» **Exercise brief**
Copy the first line of the material below and every later line through the line containing "return made", without any other output.

» **Raw data**
= = = =

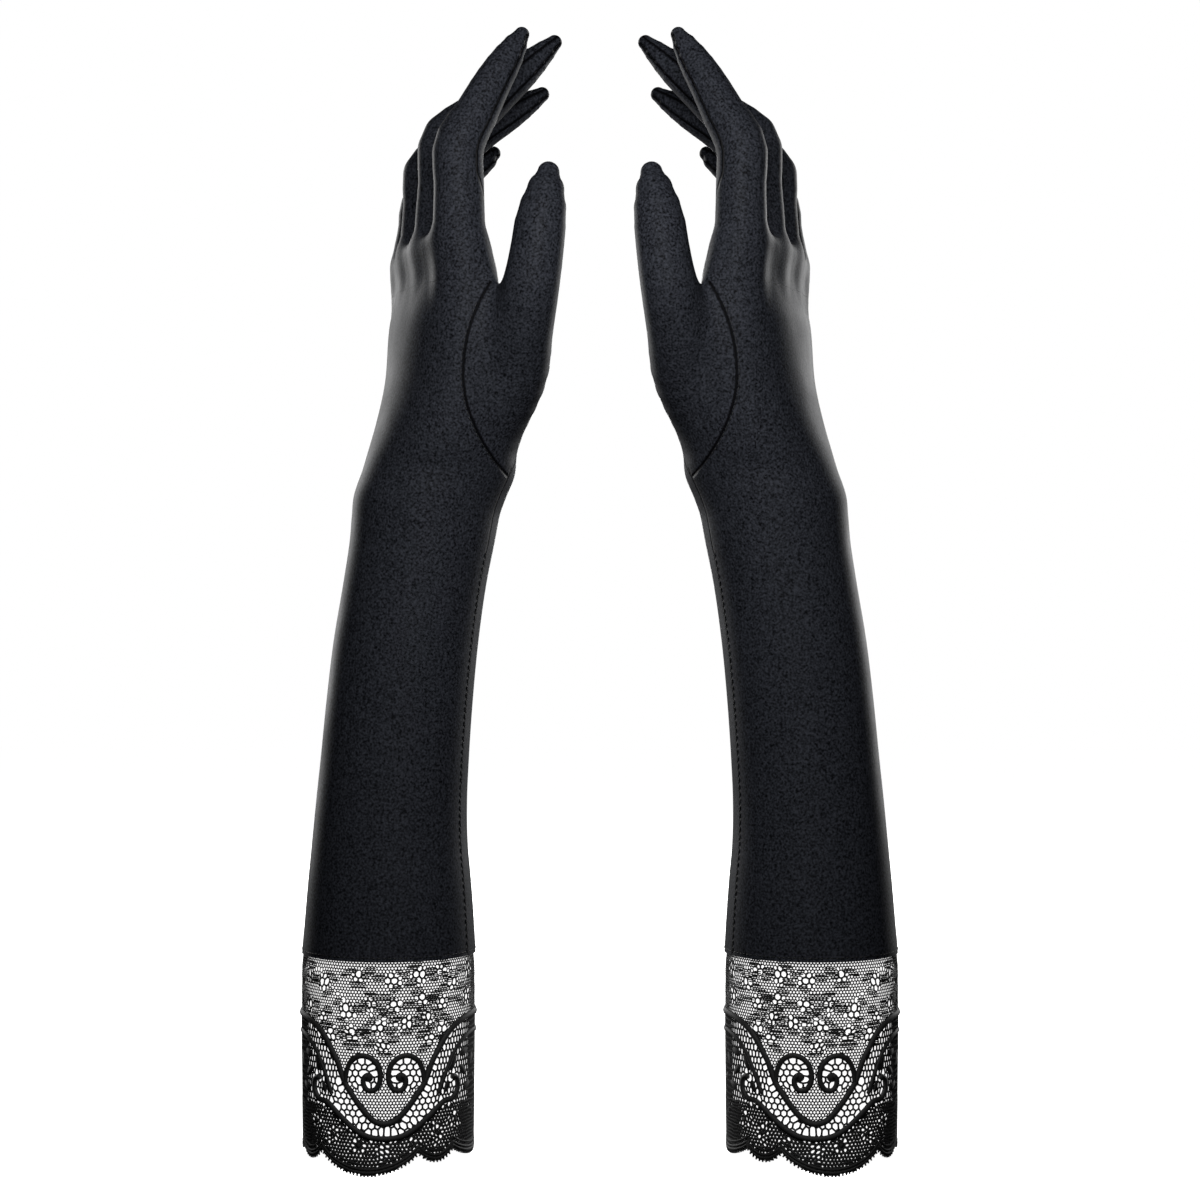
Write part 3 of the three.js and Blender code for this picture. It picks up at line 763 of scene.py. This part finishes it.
def node(tree, kind, links=(), **settings):
    """Adds a node, sets its sockets and properties, and links its inputs."""
    made = tree.nodes.new(kind)
    for key, value in settings.items():
        if hasattr(made, key) and key not in made.inputs:
            setattr(made, key, value)
        else:
            made.inputs[int(key[1:]) if key[0] == "_" else key.replace("_", " ")].default_value = value
    for key, source in dict(links).items():
        tree.links.new(source, made.inputs[key])
    return made


def new_material(name):
    """An empty node material and its tree."""
    material = bpy.data.materials.new(name)
    material.use_nodes = True
    tree = material.node_tree
    tree.nodes.clear()
    return material, tree


def scale_for(size):
    """The noise scale that makes a pattern of the given size in millimetres."""
    return 1 / (size * MM)


# Knit grain of about 0.2 mm on the real cloth, drawn coarser so that it shows.
SATIN_GRAIN = 0.909
SATIN_CLOUD = 22.2      # slow changes of gloss over the cloth
SEAM_GROOVE = 0.9       # half the width of the painted shade line in the groove at a seam
THREAD_TWIST = 1 / 3
LACE_TWIST = 0.4


def stretch_satin():
    """Polyamide and elastane satin, worn matt side out: soft grain, and painted shade along the groove
    at each seam.
    """
    material, tree = new_material("stretch_satin")
    place = node(tree, "ShaderNodeTexCoord").outputs["Object"]
    grain = node(tree, "ShaderNodeTexNoise", {"Vector": place}, Scale=scale_for(SATIN_GRAIN), Detail=2.0)
    cloud = node(tree, "ShaderNodeTexNoise", {"Vector": place}, Scale=scale_for(SATIN_CLOUD), Detail=3.0)
    shade = node(tree, "ShaderNodeMapRange", {"Value": grain.outputs["Fac"]},
                 _1=0.3, _2=0.7, _3=0.0, _4=1.0)
    long_mark = node(tree, "ShaderNodeAttribute", attribute_name="long_seam")
    oval_mark = node(tree, "ShaderNodeAttribute", attribute_name="thumb_seam")
    long_gap = node(tree, "ShaderNodeMath", {0: long_mark.outputs["Fac"]}, operation="ABSOLUTE")
    oval_gap = node(tree, "ShaderNodeMath", {0: oval_mark.outputs["Fac"]}, operation="ABSOLUTE")
    gap = node(tree, "ShaderNodeMath", {0: long_gap.outputs[0], 1: oval_gap.outputs[0]},
               operation="MINIMUM")
    groove = node(tree, "ShaderNodeMapRange", {"Value": gap.outputs[0]},
                  interpolation_type="SMOOTHSTEP", _1=0.1, _2=SEAM_GROOVE, _3=0.0, _4=1.0)
    colour = node(tree, "ShaderNodeMix", {"Factor": shade.outputs[0]}, data_type="RGBA")
    colour.inputs["A"].default_value = srgb("#050608")
    colour.inputs["B"].default_value = srgb("#2e3036")
    # Painted shade: near a seam the colour darkens to near black (#050506), standing in for the shade
    # that falls in the seam's groove.
    seam_groove_shade = node(tree, "ShaderNodeMix", {"Factor": groove.outputs[0], "B": colour.outputs["Result"]},
                data_type="RGBA")
    seam_groove_shade.inputs["A"].default_value = srgb("#050506")
    seam_bump = node(tree, "ShaderNodeBump", {"Height": groove.outputs[0]},
                     Strength=0.9, Distance=0.0005)
    grain_bump = node(tree, "ShaderNodeBump",
                      {"Height": grain.outputs["Fac"], "Normal": seam_bump.outputs["Normal"]},
                      Strength=0.35, Distance=0.0002)
    rough = node(tree, "ShaderNodeMapRange", {"Value": cloud.outputs["Fac"]},
                 _1=0.3, _2=0.7, _3=0.5, _4=0.6)
    cloth = node(tree, "ShaderNodeBsdfPrincipled",
                 {"Base Color": seam_groove_shade.outputs["Result"], "Normal": grain_bump.outputs["Normal"],
                  "Roughness": rough.outputs[0]})
    cloth.inputs["IOR"].default_value = 1.45
    cloth.inputs["Specular IOR Level"].default_value = 0.03
    node(tree, "ShaderNodeOutputMaterial", {"Surface": cloth.outputs[0]})
    return material


def spun_thread(name, code, roughness, twist):
    """Dull black thread: one dark colour, roughened by the twist of its fibres."""
    material, tree = new_material(name)
    cloth = node(tree, "ShaderNodeBsdfPrincipled", Roughness=roughness)
    cloth.inputs["Base Color"].default_value = srgb(code)
    place = node(tree, "ShaderNodeTexCoord").outputs["Object"]
    fibres = node(tree, "ShaderNodeTexNoise", {"Vector": place}, Scale=scale_for(twist))
    bump = node(tree, "ShaderNodeBump", {"Height": fibres.outputs["Fac"]},
                Strength=0.4, Distance=0.0001)
    tree.links.new(bump.outputs["Normal"], cloth.inputs["Normal"])
    node(tree, "ShaderNodeOutputMaterial", {"Surface": cloth.outputs[0]})
    return material


SATIN = stretch_satin()
THREAD = spun_thread("polyester_thread", "#0b0b0d", 0.6, THREAD_TWIST)
LACE = spun_thread("galloon_lace", "#060607", 0.75, LACE_TWIST)


def white_card():
    """Matt white card that also glows, so that it stays white under any light."""
    material, tree = new_material("white_card")
    card = node(tree, "ShaderNodeBsdfPrincipled", Roughness=0.9)
    card.inputs["Base Color"].default_value = srgb("#d8d8d8")
    card.inputs["Specular IOR Level"].default_value = 0.0
    card.inputs["Emission Color"].default_value = (1, 1, 1, 1)
    card.inputs["Emission Strength"].default_value = 1.0
    node(tree, "ShaderNodeOutputMaterial", {"Surface": card.outputs[0]})
    return material


CARD = white_card()

# ---------------------------------------------------------------- gloves
skin = knit_skin()
points, directions, faces = skin
points[:, 2] = np.maximum(points[:, 2], HEM_HEIGHT)
middle = points[faces].mean(axis=1)
nearest = np.argmin([finger(middle, name) for name in FINGERS], axis=0)
webs = np.array([FINGER_BONES[name][3] + WEB_RISE for name in FINGERS])[nearest]
knuckles = np.array([joint_place(f"left_{name}_knuckle")[2] for name in FINGERS])[nearest]
bends = np.array([joint_place(f"left_{name}_middle_joint")[2] for name in FINGERS])[nearest]
on_thumb = np.where(middle[:, 2] < OVAL_TOP, thumb_seam(middle) > 0,
                    thumb(middle) < np.minimum(palm_with_top(middle),
                                               finger(middle, "index")))
on_sleeve = (middle[:, 2] < WRIST_CUT) & (middle[:, 2] > HEM_HEIGHT + 0.05)
below = middle[:, 2] <= HEM_HEIGHT + 0.05
in_finger = ~on_thumb & (middle[:, 2] > webs)
cuts = knuckles + STALL_CUT * (bends - knuckles) + 1.0
on_far = in_finger & (middle[:, 2] > cuts)
on_near = in_finger & ~on_far
on_hand = ~(on_sleeve | below | on_thumb | in_finger)
on_thumb &= ~on_sleeve & ~below

oval_marks = thumb_seam(points)
no_marks = np.full(len(points), NO_SEAM)
arm_marks = {"long_seam": side_seam(points), "thumb_seam": oval_marks}
index_seam = finger_seam(points, "index")
below_index = np.maximum(FINGER_BONES["index"][3] - 4 - points[:, 2], 0)
index_seam = np.clip(index_seam + np.sign(index_seam) * below_index, -NO_SEAM, NO_SEAM)
hand_marks = {"long_seam": index_seam, "thumb_seam": oval_marks}
thumb_marks = {"long_seam": no_marks, "thumb_seam": oval_marks}


def stitch_row(places, out, length=2.3, gap=0.5, radius=0.2):
    """A row of sewn stitches along a run of places on the skin."""
    along = np.concatenate([[0], np.cumsum(np.linalg.norm(np.diff(places, axis=0), axis=1))])
    at = np.arange(0, along[-1] - length, length + gap)
    parts = []
    for share, height_a, height_b in ((0.0, -0.15, 0.12), (0.25, 0.12, 0.18),
                                      (0.5, 0.18, 0.12), (0.75, 0.12, -0.15)):
        ends = []
        for offset, height in ((share, height_a), (share + 0.25, height_b)):
            where = at + offset * length
            place = np.column_stack([np.interp(where, along, places[:, i]) for i in range(3)])
            way = np.column_stack([np.interp(where, along, out[:, i]) for i in range(3)])
            ends.append(place + way * height)
        parts.append(tubes(ends[0], ends[1], way, np.full(len(at), radius), 5))
    return gather(parts)


def hem_stitches():
    """The row that holds the satin hem on the lace."""
    turns = np.radians(np.arange(0, 360, 1.0))
    out = np.column_stack([np.sin(turns), -np.cos(turns), np.zeros(len(turns))])
    centre = np.array([-84.4, WRIST[1], HEM_HEIGHT + 1.6])
    return stitch_row(centre + 34.45 * out, out, 1.6, 0.5)


def side_stitches():
    """The row along the side seam of the arm."""
    heights = np.arange(HEM_HEIGHT + 1, SIDE_SEAM_TOP - 30, 1.5)
    rows = through(ARM_AND_PALM, heights)
    turn = math.radians(SIDE_SEAM_TURN)
    out = np.tile([math.sin(turn), -math.cos(turn), 0.0], (len(heights), 1))
    places = np.column_stack([rows[:, 0], rows[:, 1], heights]) + out * rows[:, 2:3]
    return stitch_row(places, out)


def oval_stitches():
    """The row beside the oval seam, found on the skin between front and middle."""
    heights = np.arange(WRIST_CUT + 1, OVAL_TOP - 4, 1.2)
    places = np.column_stack([oval_edge(heights) - 0.9, np.full(len(heights), -60.0), heights])
    low, high = places.copy(), places.copy()
    high[:, 1] = 0.0
    for _ in range(24):
        middle_place = (low + high) / 2
        outside = (hand_skin(middle_place) > 0)[:, None]
        low, high = np.where(outside, middle_place, low), np.where(outside, high, middle_place)
    out = slope(high)
    return stitch_row(high, out / np.linalg.norm(out, axis=1)[:, None], 1.9, 0.5, 0.17)


LACE_PARTS = [lace_repeat(0.0), lace_repeat(REPEAT)]
STITCH_ROWS = {"hem": (hem_stitches(), "arm"), "side": (side_stitches(), "arm"),
               "thumb": (oval_stitches(), "palm")}


def thread_piece(side, name, part, body, node_name, material):
    """A piece made of threads, for the left or the right glove."""
    place, thread_faces = part
    if side == "right":
        place, thread_faces = mirrored(place), thread_faces[:, ::-1]
    piece = new_piece(f"{side}_{name}", place, thread_faces, material)
    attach(piece, f"{side}_{body}")
    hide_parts(f"{side}_{node_name}")
    return piece


for side in ("left", "right"):
    for half_name, (net, cords) in zip(("front", "back"), LACE_PARTS):
        cord_work = thread_piece(side, f"lace_cords_{half_name}", cords, "arm", "lace_cuff",
                                 LACE)
        lace = thread_piece(side, f"lace_net_{half_name}", net, "arm", "lace_cuff", LACE)
    for seam, (row, body) in STITCH_ROWS.items():
        thread_piece(side, f"{seam}_stitches", row, body, f"{seam}_thread", THREAD)
    sleeve = cut_panel(side, "sleeve_satin", skin, on_sleeve, arm_marks, SATIN)
    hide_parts(f"{side}_arm_sleeve")
    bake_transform(sleeve)
    hand = cut_panel(side, "hand_satin", skin, on_hand, hand_marks, SATIN)
    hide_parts(f"{side}_hand", *[f"{side}_{pair}_fourchette" for pair in
                                        ("index_middle", "middle_ring", "ring_little")])
    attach(hand, f"{side}_palm")
    thumb_piece = cut_panel(side, "thumb_satin", skin, on_thumb, thumb_marks, SATIN)
    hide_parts(f"{side}_thumb")
    reach = np.array(THUMB[3][0]) - THUMB_ROOT
    reach /= np.linalg.norm(reach)
    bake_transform(thumb_piece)
    for number, name in enumerate(FINGERS):
        marks = {"long_seam": finger_seam(points, name), "thumb_seam": no_marks}
        near = cut_panel(side, f"{name}_near_satin", skin,
                         on_near & (nearest == number), marks, SATIN)
        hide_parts(f"{side}_{name}_base")
        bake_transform(near)
        far = cut_panel(side, f"{name}_far_satin", skin,
                        on_far & (nearest == number), marks, SATIN)
        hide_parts(f"{side}_{name}_tip")
        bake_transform(far)

# ---------------------------------------------------------------- stage
FLOOR_HALF = 3000.0
floor_corners = [(x * FLOOR_HALF, y * FLOOR_HALF, -1.0) for x, y in ((-1, -1), (1, -1), (1, 1), (-1, 1))]
floor = new_piece("floor", np.array(floor_corners), [(0, 1, 2, 3)], CARD)
floor.visible_diffuse = floor.visible_glossy = False


def display_form(centre_x):
    """The white card tube that the lace is shown on."""
    turns = np.arange(64) * math.tau / 64
    rings = []
    for height, radius in ((2.0, 31.0), (2.0, 32.8), (20.0, 33.0), (78.0, 33.0), (84.0, 31.0)):
        rings.append(np.column_stack([centre_x + radius * np.sin(turns),
                                      WRIST[1] - radius * np.cos(turns),
                                      np.full(len(turns), height)]))
    here = np.arange(64)
    there = (here + 1) % 64
    form_faces = np.vstack([np.column_stack([here + row, there + row, there + row + 64,
                                             here + row + 64]) for row in range(0, 256, 64)])
    name = "left_display_form" if centre_x < 0 else "right_display_form"
    new_piece(name, np.vstack(rings), form_faces, CARD)


display_form(CUFF_CENTRE[0])
display_form(-CUFF_CENTRE[0])


def soft_light(name, place, target, width, height, power):
    """A softbox: its place and target in metres, its size, and its power in watts."""
    lamp = bpy.data.lights.new(name, "AREA")
    lamp.shape = "RECTANGLE"
    lamp.size, lamp.size_y, lamp.energy = width, height, power
    light = bpy.data.objects.new(name, lamp)
    light.location = place
    aim = Vector(target) - Vector(place)
    light.rotation_euler = aim.to_track_quat("-Z", "Y").to_euler()
    light.visible_camera = False
    bpy.context.scene.collection.objects.link(light)


# The key light stands between the gloves and leaves their outer sides dark. The lights
# behind show the backs without reaching the fronts.
soft_light("key_softbox", (0.0, -0.36, 0.44), (0, 0, 0.4), 0.2, 0.3, 2.15)
soft_light("front_fill", (0.0, -1.3, 0.5), (0, 0, 0.25), 1.2, 1.2, 1.2)
soft_light("back_softbox", (0.0, 1.3, 0.6), (0, 0, 0.25), 0.4, 0.8, 12.0)
soft_light("left_back_softbox", (-0.9, 1.2, 0.5), (0, 0, 0.25), 0.4, 0.8, 16.0)
soft_light("right_back_softbox", (0.9, 1.2, 0.5), (0, 0, 0.25), 0.4, 0.8, 16.0)

world = bpy.data.worlds.new("studio")
world.use_nodes = True
world.node_tree.nodes["Background"].inputs["Color"].default_value = (1, 1, 1, 1)
world.node_tree.nodes["Background"].inputs["Strength"].default_value = 1.0
bpy.context.scene.world = world
world.cycles_visibility.diffuse = world.cycles_visibility.glossy = False
bpy.context.scene.view_settings.view_transform = "Standard"

CAMERA_PLACE = (0.0, -1.0919, 0.2235)
LENS = 82.2
camera = bpy.data.cameras.new("camera")
camera.lens, camera.sensor_width = LENS, 36.0
camera_object = bpy.data.objects.new("camera", camera)
camera_object.location = CAMERA_PLACE
camera_object.rotation_euler = (math.radians(90), 0, 0)
bpy.context.scene.collection.objects.link(camera_object)
bpy.context.scene.camera = camera_object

= = = =

» **Task solution**
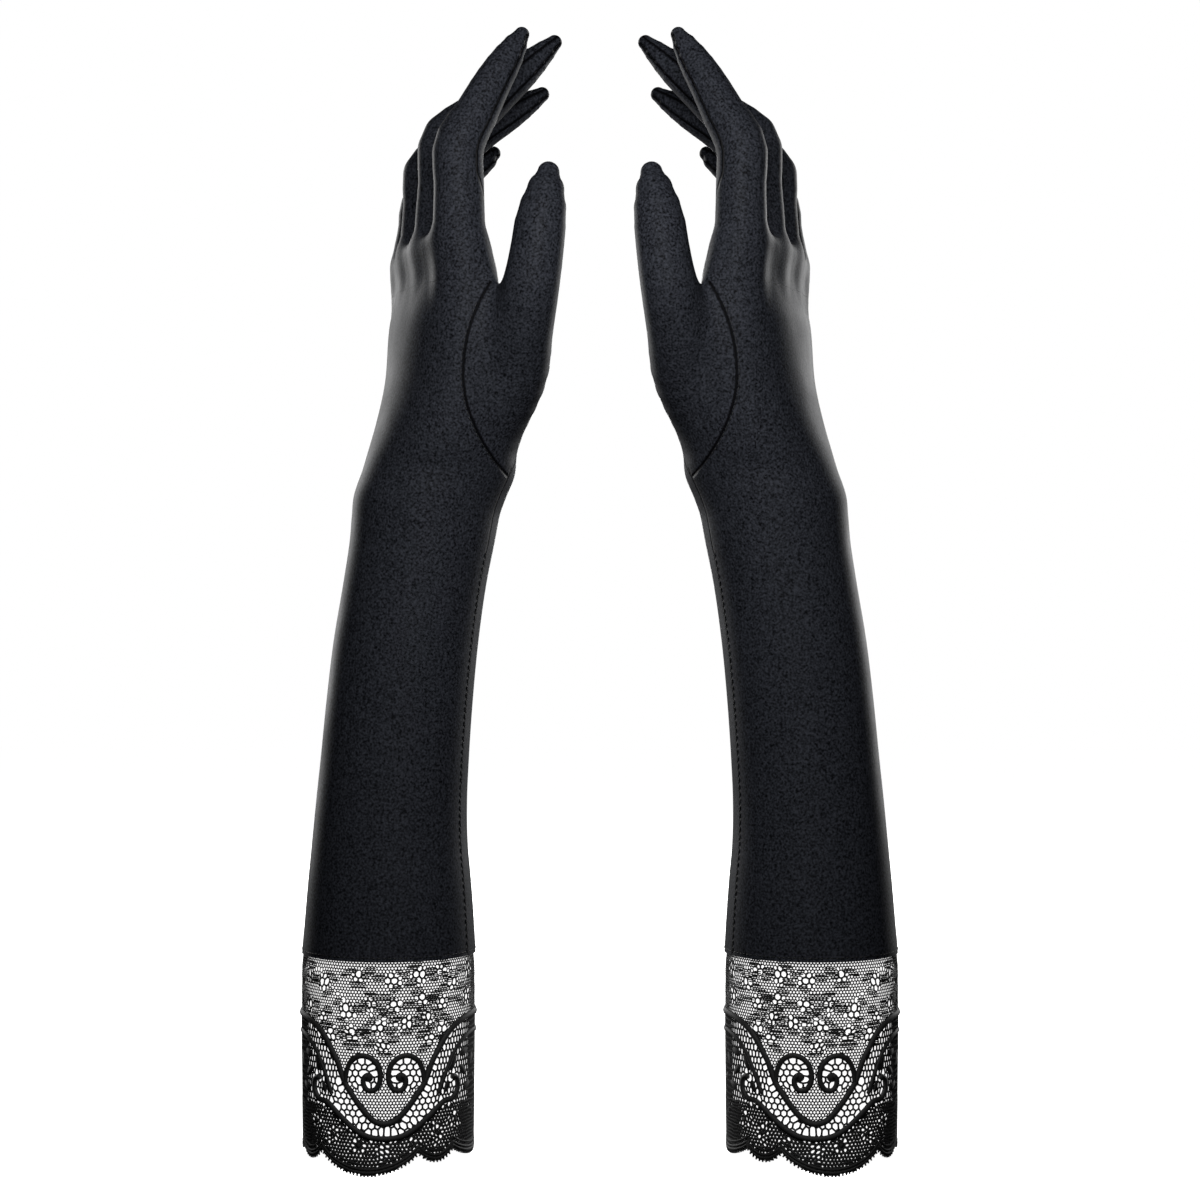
Write part 3 of the three.js and Blender code for this picture. It picks up at line 763 of scene.py. This part finishes it.
def node(tree, kind, links=(), **settings):
    """Adds a node, sets its sockets and properties, and links its inputs."""
    made = tree.nodes.new(kind)
    for key, value in settings.items():
        if hasattr(made, key) and key not in made.inputs:
            setattr(made, key, value)
        else:
            made.inputs[int(key[1:]) if key[0] == "_" else key.replace("_", " ")].default_value = value
    for key, source in dict(links).items():
        tree.links.new(source, made.inputs[key])
    return made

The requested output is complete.